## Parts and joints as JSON
"""
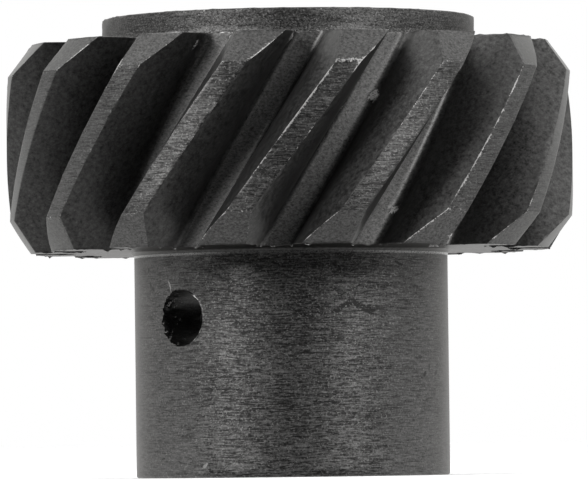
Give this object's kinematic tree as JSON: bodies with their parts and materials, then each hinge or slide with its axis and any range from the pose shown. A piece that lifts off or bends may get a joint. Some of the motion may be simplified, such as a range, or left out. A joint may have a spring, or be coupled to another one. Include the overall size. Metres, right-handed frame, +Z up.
{
  "type": "helical gear",
  "caption": "Steel helical drive gear with a long plain hub, a short boss, a through bore and a cross-pin hole in the hub.",
  "frame": {"origin": "centre of the hub's lower end face, on the bore axis", "axes": "+Z up the bore axis from the hub towards the toothed rim and boss; Y along the cross-pin hole; X completes the frame"},
  "size_m": [0.0324, 0.0324, 0.0263],
  "materials": {
    "black_oxide_steel": "black oxide over machined steel, bare at worn edges"
  },
  "bodies": {
    "root": {"helical_gear": "black_oxide_steel"}
  },
  "joints": []
}
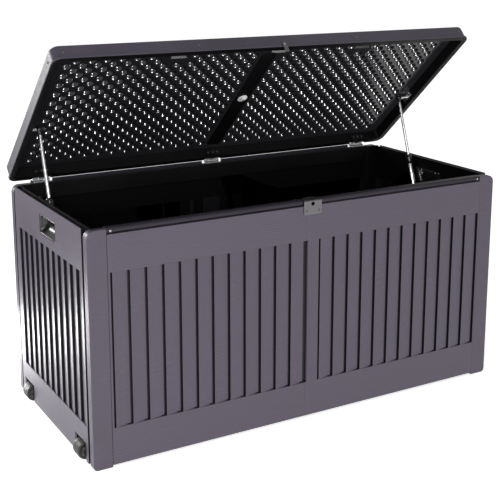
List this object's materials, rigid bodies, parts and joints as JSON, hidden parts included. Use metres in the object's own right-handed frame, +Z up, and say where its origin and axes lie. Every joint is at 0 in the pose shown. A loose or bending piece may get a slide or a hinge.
"""
Give back the whole listing exactly as it reads.

## The response
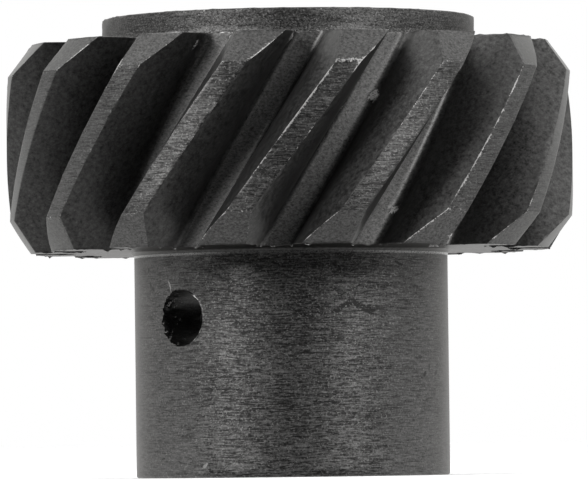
Give this object's kinematic tree as JSON: bodies with their parts and materials, then each hinge or slide with its axis and any range from the pose shown. A piece that lifts off or bends may get a joint. Some of the motion may be simplified, such as a range, or left out. A joint may have a spring, or be coupled to another one. Include the overall size. Metres, right-handed frame, +Z up.
{
  "type": "helical gear",
  "caption": "Steel helical drive gear with a long plain hub, a short boss, a through bore and a cross-pin hole in the hub.",
  "frame": {"origin": "centre of the hub's lower end face, on the bore axis", "axes": "+Z up the bore axis from the hub towards the toothed rim and boss; Y along the cross-pin hole; X completes the frame"},
  "size_m": [0.0324, 0.0324, 0.0263],
  "materials": {
    "black_oxide_steel": "black oxide over machined steel, bare at worn edges"
  },
  "bodies": {
    "root": {"helical_gear": "black_oxide_steel"}
  },
  "joints": []
}
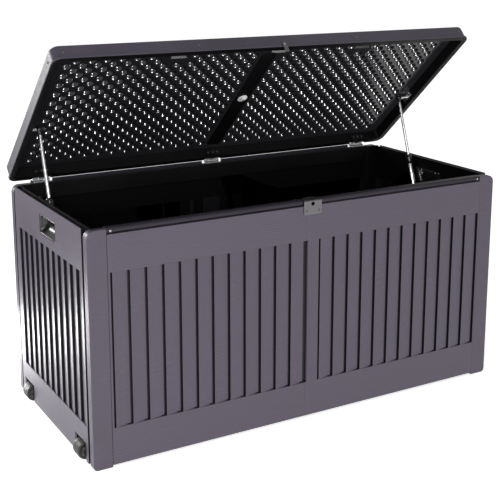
List this object's materials, rigid bodies, parts and joints as JSON, hidden parts included. Use metres in the object's own right-handed frame, +Z up, and say where its origin and axes lie. Every joint is at 0 in the pose shown. A loose or bending piece may get a slide or a hinge.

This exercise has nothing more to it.